Back at her duplex, Harper throws her bag and Ainsley’s bag into the rented Jeep. She is still shaking when she goes to pick Ainsley up at Five Corners.

“Change of plans,” she says with false cheer. “We’re taking the ferry home tonight.”

“Aww,” Ainsley says. “How come we can’t stay?”

“Because,” Harper says. “We can’t.”





TABITHA


She watches Harper screech out of the driveway. After feeling a vengeful sense of triumph, she collapses on the bed and cries fresh tears. She goes all the way back to the original hurt: it’s not fair that Tabitha got paired up with Eleanor and has spent her adult life being held to impossible standards while Harper got to go with Billy and do whatever the hell she felt like doing. Running drugs! Sleeping with Billy’s married doctor!

What happened the night Julian died was Harper’s fault! Who else’s fault would it have been?

And yet, with Harper gone, Tabitha feels an absence way down in her core. Harper is, for better or worse, her twin. They aren’t the same person, not at all, but Tabitha knows Harper, knows her down to her bone marrow, her tiniest cells. Does she love her sister? Yes, she acknowledges this. But the anger is all-consuming.

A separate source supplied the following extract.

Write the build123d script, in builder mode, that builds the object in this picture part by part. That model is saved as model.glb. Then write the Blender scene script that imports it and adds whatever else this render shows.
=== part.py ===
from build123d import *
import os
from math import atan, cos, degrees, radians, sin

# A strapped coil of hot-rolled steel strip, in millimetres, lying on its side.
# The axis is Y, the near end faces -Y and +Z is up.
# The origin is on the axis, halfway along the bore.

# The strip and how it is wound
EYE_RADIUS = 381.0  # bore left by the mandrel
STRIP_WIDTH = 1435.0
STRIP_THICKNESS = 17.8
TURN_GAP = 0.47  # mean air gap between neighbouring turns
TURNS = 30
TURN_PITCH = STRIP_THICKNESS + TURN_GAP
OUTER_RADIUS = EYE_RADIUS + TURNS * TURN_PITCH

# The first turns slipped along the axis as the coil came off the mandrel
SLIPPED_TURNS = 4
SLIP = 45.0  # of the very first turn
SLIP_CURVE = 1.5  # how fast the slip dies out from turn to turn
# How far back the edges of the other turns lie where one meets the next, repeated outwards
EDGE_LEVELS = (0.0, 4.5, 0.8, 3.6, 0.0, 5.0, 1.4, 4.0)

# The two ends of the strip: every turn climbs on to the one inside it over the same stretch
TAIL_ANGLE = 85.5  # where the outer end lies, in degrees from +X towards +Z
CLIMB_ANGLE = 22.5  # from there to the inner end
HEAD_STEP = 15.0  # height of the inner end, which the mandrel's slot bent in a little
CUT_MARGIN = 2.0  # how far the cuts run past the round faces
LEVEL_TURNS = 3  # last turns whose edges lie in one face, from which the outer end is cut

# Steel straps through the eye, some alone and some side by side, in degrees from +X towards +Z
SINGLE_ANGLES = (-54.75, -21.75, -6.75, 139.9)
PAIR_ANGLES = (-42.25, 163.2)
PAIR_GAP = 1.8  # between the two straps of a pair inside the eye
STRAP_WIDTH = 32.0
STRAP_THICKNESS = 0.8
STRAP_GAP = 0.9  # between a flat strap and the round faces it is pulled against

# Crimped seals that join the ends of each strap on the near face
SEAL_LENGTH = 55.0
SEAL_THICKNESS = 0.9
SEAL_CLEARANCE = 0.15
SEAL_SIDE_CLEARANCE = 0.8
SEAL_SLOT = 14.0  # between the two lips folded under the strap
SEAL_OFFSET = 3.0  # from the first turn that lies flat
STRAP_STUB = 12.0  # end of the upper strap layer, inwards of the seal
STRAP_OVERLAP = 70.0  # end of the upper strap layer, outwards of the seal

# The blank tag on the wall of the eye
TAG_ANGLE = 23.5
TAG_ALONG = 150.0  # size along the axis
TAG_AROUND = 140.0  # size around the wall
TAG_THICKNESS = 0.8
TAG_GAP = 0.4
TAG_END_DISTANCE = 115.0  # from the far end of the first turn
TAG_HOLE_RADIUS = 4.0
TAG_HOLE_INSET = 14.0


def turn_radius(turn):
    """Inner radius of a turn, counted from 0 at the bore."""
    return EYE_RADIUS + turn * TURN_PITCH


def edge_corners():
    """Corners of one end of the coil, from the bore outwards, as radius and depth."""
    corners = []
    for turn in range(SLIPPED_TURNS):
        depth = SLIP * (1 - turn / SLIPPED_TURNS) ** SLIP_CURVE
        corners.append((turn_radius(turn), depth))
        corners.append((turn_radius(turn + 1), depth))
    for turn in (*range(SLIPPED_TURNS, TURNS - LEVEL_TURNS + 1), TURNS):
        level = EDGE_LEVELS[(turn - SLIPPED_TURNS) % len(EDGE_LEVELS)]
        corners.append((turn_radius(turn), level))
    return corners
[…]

Tabitha needs to even the score. She needs to exact revenge so that she and Harper are on equal footing. Tonight is her chance. Right now.

She gets into the FJ40 and drives to Our Market, in Oak Bluffs, where she buys a very cold bottle of Domaines Ott rosé and a basic corkscrew—and, while she’s at it, a couple of nips of J?germeister. The cashier looks at her strangely and says, “Harper? I thought you left island.”

Tabitha smiles brightly. “I’m back!” she says.



She drives up island on South Road. She turns off on a dirt road because she needs a quiet place to drink and think. The road dead-ends at some trees, but beyond the trees, Tabitha sees water. She carries her purchases out to a small beach, where she is instantly attacked by mosquitoes and no-see-ums. She doesn’t care. This place has what she needs: solitude.

She has forgotten to bring a cup; she will have to drink the cold rosé from the bottle, like a Proven?al hobo. Oh, well. Since she is pretending to be Harper, she might as well start acting like Harper.

She takes long draughts of the wine, then sucks back both nips. Her head spins. She hasn’t eaten in… days. Since lunch the day that Franklin first vanished. The wine loosens Tabitha up; she’s able, finally, to breathe all the way in and all the way out, to loll her head on her neck, to stretch out her arms. Another few sips, and she will be on her way.



Back in the car, she regroups. She collects her hair in a ponytail and smiles into the rearview mirror. In her own mind she looks as different from Harper as anyone could, but the rest of the world sees them as identicals. Even Eleanor and Billy used to have trouble telling them apart. One year, Eleanor mislabeled the twins in the photo she sent with the Christmas card, and she never noticed. Tabitha and Harper had debated pointing it out, but they ultimately decided it wasn’t worth the uproar. Eleanor would either have thrown the batch of cards away and made them sit for the photographer again—or, worse, she would have stated that no one would know the difference and so what does it matter?